In case you don’t think politics makes a difference, all of the Democrat candidates for President have proposed such plans—Bernie Sanders favors a carbon tax, Martin O’Malley supports an aggressive cap-and-trade plan, and Hillary Clinton favors heavily subsidizing wind and solar power. The Republican candidates on the other hand? Most of them don’t even believe in climate change. Chris Christie and Carly Fiorina at least accept the basic scientific facts, but (1) they are very unlikely to win at this point and (2) even they haven’t announced any specific policy proposals for dealing with it.
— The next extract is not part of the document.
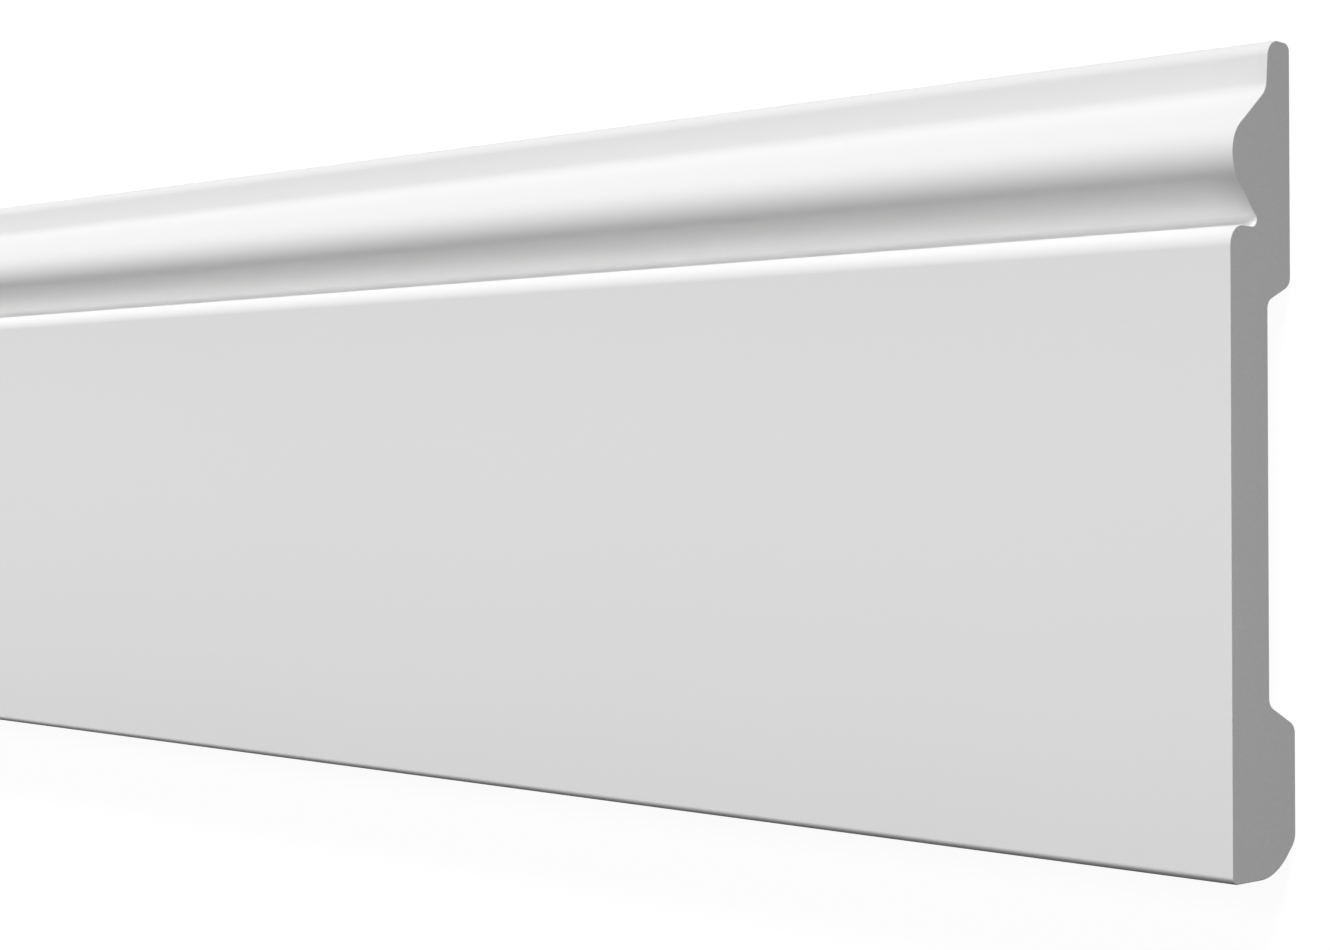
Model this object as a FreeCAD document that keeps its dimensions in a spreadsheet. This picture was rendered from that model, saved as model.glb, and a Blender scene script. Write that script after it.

This is why voting is so important. We can’t do enough on our own; the coordination problem is too large. We need to elect politicians who will make policy. We need to use the systems of coordination enforcement that we have built over generations—and that is fundamentally what a government is, a system of coordination enforcement. Only then can we overcome the tendency among human beings to become apathetic and short-sighted when faced with a Tragedy of the Commons.